Right. Wasn’t that "in god we trust" bullshit forced onto us in the 1950s?

[–] [email protected] 70 points 4 days ago (2 children)

It was, along with “one nation under God.”

[–] [email protected] 38 points 4 days ago

I love how they went mask-off and divided “one nation indivisible“ with “under god”

[–] [email protected] 12 points 4 days ago

If you pay really close attention in Christmas Vacation the woman who says the pledge doesn’t say “under god” because she didn’t learn it that way.

[–] [email protected] 13 points 4 days ago

A lot of nationalistic bullshit got forced on us by knee-jerk reactionaries. We dropped the Bellamy salute thankfully, and I think you can understand why it got replaced in 1942…

Upham, upon reading the pledge, came into the posture of the salute, snapped his heels together, and said, "Now up there is the flag; I come to salute; as I say 'I pledge allegiance to my flag'

[–] [email protected] 6 points 4 days ago

Some coinage started having it in the mid 1800s for similar political reasons, not against communists but against the heathens (which started as the Union against the Confederates, but then could be expanded to whomever was "against the nation". Some proponents wanted it even more religious.

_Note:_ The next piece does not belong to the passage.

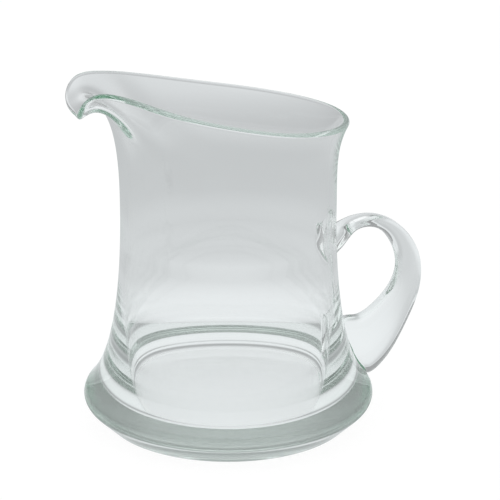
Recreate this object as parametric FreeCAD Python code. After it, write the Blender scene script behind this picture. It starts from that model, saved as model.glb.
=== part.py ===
"""Hand-made glass water jug, one fused piece of clear glass, in millimetres.

A straight-walled body flares into a wide, heavy foot. The rim sweeps up from
the handle to a broad pouring lip that is pulled out and curled over. A thick
strap handle is sealed to the wall at its top and runs down the flare of the
foot. The origin is the centre of the underside, +Z up, the handle towards +X
and the lip towards -X.
"""
import FreeCAD
import Part
import math
import os

from FreeCAD import Vector

# Body wall
body_radius = 60.0
wall = 4.3
crown_base = 127.0

# Foot: flat contact ring, slanted underside, rounded edge and concave flare
foot_spread = 22.35
foot_slant = 12.5
foot_edge_radius = body_radius + foot_spread
foot_ring_radius = foot_edge_radius - foot_slant
recess_radius = 43.0
recess_depth = 0.6
foot_edge_height = 15.0
foot_edge_round = 6.85
flare_angle = 43.5
flare_top = 117.0
flare_pull = 27.9

# Inside of the jug
floor_height = 12.4
corner_radius = 6.5
cavity_bulge = 1.5
cavity_radius = body_radius + cavity_bulge
cavity_flare_top = 97.0
cavity_pull = 34.0

# Rim: a circle in plan that climbs towards the lip
rim_flare = 4.3
rim_radius = body_radius + rim_flare
rim_back_height = 171.9
rim_slope = 0.055
rim_sweep = 0.053
rim_wall = 3.6
rim_lean = 28.0
rim_pull = 15.0
wall_rise = 20.0

# Pouring lip: half of its control points, from the middle to the flank, as shares
# of its reach, half width and rise above the back of the rim, the lean of the wall
# from upright in degrees, and shares of rim_pull and wall_rise
lip_overhang = 27.0
lip_reach = body_radius + lip_overhang
lip_spread = 35.5
lip_rise = 26.0
lip_points = [
    (0.94, 0.0, 0.32, 126.0, 1.27, 2.85),
    (1.0, 0.49, 0.45, 122.0, 1.2, 2.85),
    (0.93, 0.65, 1.0, 40.0, 1.2, 2.25),
    (0.71, 1.02, 0.86, 35.0, 1.07, 1.75),
    (0.48, 1.69, 0.61, 30.0, 1.0, 1.4),
]

# Handle: control points of its centre line as shares of its reach beyond the wall
# and of its height above the foot, with shares of its thickness and width there.
# The first lies inside the wall and the last two inside the flare of the foot.
handle_reach = 50.0
handle_height = 108.7
handle_thickness = 15.5
handle_width = 14.0
handle_points = [
    (-0.03, 0.907, 1.35, 1.43),
    (0.09, 0.912, 0.74, 1.16),
    (0.22, 0.996, 0.40, 0.89),
    (0.60, 1.0, 0.48, 0.95),
    (0.86, 0.894, 0.74, 0.91),
    (1.0, 0.751, 0.92, 0.96),
    (0.955, 0.597, 1.08, 0.99),
    (0.775, 0.466, 1.42, 1.01),
    (0.57, 0.344, 1.97, 1.06),
    (0.365, 0.304, 2.72, 1.08),
    (0.253, 0.282, 2.45, 1.04),
    (0.193, 0.259, 1.55, 0.86),
]
handle_squareness = 3.0
section_columns = 16

# Control columns and fineness of the crown, and the gap closed where it meets the wall
ring_columns = 20
ring_samples = 60
wall_steps = 9
rim_steps = 4
join_gap = 0.001


def foot_profile():
    """Outer edges of foot and flare, from the axis to the top of the flare."""
    round_centre = Vector(foot_edge_radius - foot_edge_round, 0, foot_edge_height)
    ring = Vector(foot_ring_radius, 0, 0)
    reach = round_centre - ring
    bearing = math.atan2(reach.z, reach.x)
    half = math.asin(foot_edge_round / reach.Length)
    start = bearing - half - math.pi / 2
    end = math.radians(flare_angle)

    def on_round(angle):
        return round_centre + Vector(math.cos(angle), 0, math.sin(angle)) * foot_edge_round

    below, middle, above = on_round(start), on_round((start + end) / 2), on_round(end)
    rise = Vector(-math.sin(end), 0, math.cos(end))
    flare = Part.BezierCurve()
    flare.setPoles([above, above + rise * flare_pull, Vector(body_radius, 0, flare_top)])
    recess = [Vector(0, 0, recess_depth), Vector(recess_radius, 0, recess_depth), Vector(recess_radius, 0, 0)]
    return Part.makePolygon(recess + [ring, below]).Edges + [
        Part.Arc(below, middle, above).toShape(),
        flare.toShape(),
    ]


def cavity_profile():
    """Inner edges, from the top of the cavity's flare down to the axis."""
    top = Vector(body_radius - wall, 0, cavity_flare_top)
    bulge = Vector(cavity_radius, 0, floor_height + corner_radius)
    flare = Part.BezierCurve()
    flare.setPoles([top, bulge + Vector(0, 0, cavity_pull), bulge])
    corner_centre = bulge - Vector(corner_radius, 0, 0)
    sag = corner_centre + Vector(1, 0, -1).normalize() * corner_radius
    floor_edge = corner_centre - Vector(0, 0, corner_radius)
    return [
        flare.toShape(),
        Part.Arc(bulge, sag, floor_edge).toShape(),
        Part.LineSegment(floor_edge, Vector(0, 0, floor_height)).toShape(),
    ]


def body():
    """Foot, flare and straight wall, turned in one piece."""
    outer_top = Vector(body_radius, 0, crown_base)
    inner_top = Vector(body_radius - wall, 0, crown_base)
    edges = foot_profile() + [
        Part.LineSegment(Vector(body_radius, 0, flare_top), outer_top).toShape(),
        Part.LineSegment(outer_top, inner_top).toShape(),
        Part.LineSegment(inner_top, Vector(body_radius - wall, 0, cavity_flare_top)).toShape(),
    ] + cavity_profile() + [
        Part.LineSegment(Vector(0, 0, floor_height), Vector(0, 0, recess_depth)).toShape(),
    ]
    face = Part.Face(Part.Wire(Part.__sortEdges__(edges)))
    return face.revolve(Vector(0, 0, 0), Vector(0, 0, 1), 360)


def spread(count):
    """How much wider than its curve a regular ring of control points has to be."""
    return 3 / (2 + math.cos(2 * math.pi / count))


def round_skin(columns):
    """Smooth surface pulled by control columns, closed all the way round."""
    around = list(range(len(columns) + 1))
    along = list(range(len(columns[0]) - 2))
    ends = [4] + [1] * (len(along) - 2) + [4]
    skin = Part.BSplineSurface()
    skin.buildFromPolesMultsKnots(columns, [1] * len(around), ends, around, along, True, False, 3, 3)
    return skin


def crown_columns():
    """Control columns of the wall above crown_base, all the way round."""
    columns = []
    for index in range(ring_columns):
        angle = 2 * math.pi * index / ring_columns
        around = Vector(-math.cos(angle), math.sin(angle), 0)
        nearest = min(index, ring_columns - index)
        if nearest < len(lip_points):
            out, aside, high, lean, pull, rise = lip_points[nearest]
            side = 1 if index == nearest else -1
            rim = Vector(-out * lip_reach, side * aside * lip_spread, rim_back_height + high * lip_rise)
        else:
            rim = around * rim_radius * spread(ring_columns)
            climb = 1 - rim.x / rim_radius
            rim.z = rim_back_height + rim_radius * (rim_slope * climb + rim_sweep * climb * climb)
            lean, pull, rise = rim_lean, 1, 1
        outward = Vector(rim.x, rim.y, 0).normalize()
        tilt = math.radians(lean)
        shoulder = rim - (outward * math.sin(tilt) + Vector(0, 0, math.cos(tilt))) * pull * rim_pull
        foot = around * (body_radius - wall / 2) * spread(ring_columns)
        foot.z = crown_base
        columns.append([foot, foot + Vector(0, 0, rise * wall_rise), shoulder, rim])
    return columns


def crown():
    """Upper wall, rim and pouring lip, lofted through closed rings."""
    middle = round_skin(crown_columns())

    def ring(height, roll):
        """Closed line on the glass: roll turns it over the rim, from inside (0) to outside (pi)."""
        half = (wall + (rim_wall - wall) * height) / 2
        points = []
        for sample in range(ring_samples):
            around = ring_columns * sample / ring_samples
            centre = middle.value(around, height)
            inward = middle.normal(around, height)
            along = (middle.value(around + 0.01, height) - centre).normalize()
            upward = inward.cross(along)
            points.append(centre + (inward * math.cos(roll) + upward * math.sin(roll)) * half)
        curve = Part.BSplineCurve()
        curve.interpolate(Points=points, PeriodicFlag=True)
        return Part.Wire(curve.toShape())

    steps = [step / wall_steps for step in range(wall_steps + 1)]
    rings = [ring(height, math.pi) for height in steps]
    rings += [ring(1, math.pi * (1 - step / rim_steps)) for step in range(1, rim_steps)]
    rings += [ring(height, 0) for height in reversed(steps)]
    skin = Part.makeLoft(rings, False, True)
    base = Part.makeFace([rings[0], rings[-1]], "Part::FaceMakerBullseye")
    return Part.Solid(Part.Shell(skin.Faces + [base]))


def handle():
    """Strap handle: one smooth skin round its centre line, closed by flat ends."""
    centres = [Vector(body_radius + out * handle_reach, 0, up * handle_height)
               for out, up, thickness, width in handle_points]
    onward = [after - before for before, after in
              zip(centres[:1] + centres[:-1], centres[1:] + centres[-1:])]
    aside = Vector(0, 1, 0)
    columns = []
    for corner in range(section_columns):
        angle = 2 * math.pi * corner / section_columns
        reach, side = [math.copysign(abs(part) ** (2 / handle_squareness), part) * spread(section_columns) / 2
                       for part in (math.cos(angle), math.sin(angle))]
        columns.append([
            centre + way.normalize().cross(aside) * reach * thickness * handle_thickness
            + aside * side * width * handle_width
            for centre, way, (out, up, thickness, width) in zip(centres, onward, handle_points)])
    skin = round_skin(columns)
    first, last = skin.bounds()[2:]
    ends = [Part.Face(Part.Wire(skin.vIso(place).toShape())) for place in (first, last)]
    shell = Part.Shell([skin.toShape()] + ends)
    shell.sewShape()
    return Part.Solid(Part.Shell(shell.Faces))


def glass_jug():
    """The whole jug, fused as the glassmaker joins it while it is hot."""
    vessel = body().fuse([crown()], join_gap)
    return vessel.fuse(handle())


os.makedirs("parts", exist_ok=True)
glass_jug().exportStep("parts/glass_jug.step")
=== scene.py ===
"""Glass water jug with a pouring lip and a strap handle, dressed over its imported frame.

The wall, foot and rim are one turned profile, whose upper rows are then drawn
out into the rim and the lip. The handle is a strap drawn along a smooth line,
sealed to the wall and to the flare of the foot. Lengths are in metres, in the
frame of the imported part: +Z up, handle towards +X, lip towards -X.
"""
import math

import bmesh
import bpy
from bpy.props import FloatProperty, FloatVectorProperty, IntProperty, PointerProperty
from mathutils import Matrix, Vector


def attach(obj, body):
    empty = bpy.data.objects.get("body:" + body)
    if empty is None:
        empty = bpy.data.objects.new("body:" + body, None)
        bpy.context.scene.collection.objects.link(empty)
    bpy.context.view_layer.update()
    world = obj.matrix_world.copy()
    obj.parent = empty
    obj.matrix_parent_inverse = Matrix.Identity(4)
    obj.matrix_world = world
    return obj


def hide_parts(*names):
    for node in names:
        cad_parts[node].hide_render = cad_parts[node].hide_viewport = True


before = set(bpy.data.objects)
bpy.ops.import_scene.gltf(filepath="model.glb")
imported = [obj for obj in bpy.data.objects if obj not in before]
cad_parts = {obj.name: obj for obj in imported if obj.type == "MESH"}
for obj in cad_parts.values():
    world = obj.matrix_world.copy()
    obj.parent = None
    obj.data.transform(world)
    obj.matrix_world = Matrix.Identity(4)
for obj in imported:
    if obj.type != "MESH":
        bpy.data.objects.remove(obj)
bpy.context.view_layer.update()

bl_info = {
    "name": "Glass Water Jug",
    "version": (1, 0, 0),
    "blender": (4, 5, 0),
    "location": "3D View > Sidebar > Glass Jug",
    "description": "Builds a hand-made glass water jug with a pouring lip and a strap handle",
    "category": "Add Mesh",
}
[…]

[–] [email protected] 22 points 4 days ago (1 children)

Apparently "fugio" translates to "I flee." I'd never heard that portion:

https://goong.com/latin/fugio_meaning/

From the Wikipedia article: "Latin: I flee/fly, referring to time flying by"

[–] [email protected] 20 points 4 days ago* (last edited 4 days ago)

Yeah, in this case mind your business means "keep your nose to the grindstone" because time is flying by. It was when mind your business was a literal phrase and didn't get the connotations of "don't mind mine."

[–] [email protected] 13 points 4 days ago

Actually the first US penny if the wikipedia article is to be believed.

[–] [email protected] 7 points 4 days ago (1 children)

Is that supposed to be the sun god?

[–] [email protected] 18 points 4 days ago (1 children)

The Teletubbies scriptures have foretold his coming

[–] [email protected] 3 points 4 days ago (1 children)

Heh. I'm entirely serious though. The sun god is easily one of the most important Pagan gods. Constantine, who founded the Catholic church, believed that Christ was the sun god come to Earth. It would not at all be out of place if that's literally what it's supposed to represent.

[–] [email protected] 3 points 4 days ago (1 children)

Sorry for the shitpost then.

More seriously, probably a representation of the masonic supreme being, I would guess.

[–] [email protected] 2 points 4 days ago* (last edited 4 days ago) (1 children)

the masonic supreme being

Also the sun god, or 'logos' as I've heard it, referring once again to Christ.

And no need to apologize for a funny joke!

[–] [email protected] 1 points 4 days ago (1 children)

Looks more to me like the morning star.

[–] [email protected] 1 points 4 days ago (2 children)

...also Christ, according to those who believe in him.

[–] [email protected] 3 points 4 days ago (1 children)

A star? That's Jesus.

A lamb? Also Jesus.

A lily? Still Jesus.

A pelican? Believe it or not, Jesus.

[–] [email protected] 0 points 4 days ago

I mean, if you actually studied human history you might gain an appreciation for just how important the sun god has been in the development of society.

[–] [email protected] 2 points 4 days ago (2 children)

The morning star as jesus? That makes the whole mythology very interesting.

[–] [email protected] 2 points 4 days ago

The morning star is more of a title. The angel Lucifer was the morning star, but Christ claimed (or will claim) the title as his own in the sense that he preceds the return of God's light. There is a reoccurring motif, especially in Revelation that Jesus exists to put right what Satan put wrong.

[–] [email protected] 1 points 4 days ago

Well, that's according to the lucifarians that I've talked with. They seem to follow more of the gnostic interpretation of Christ than the Catholic one.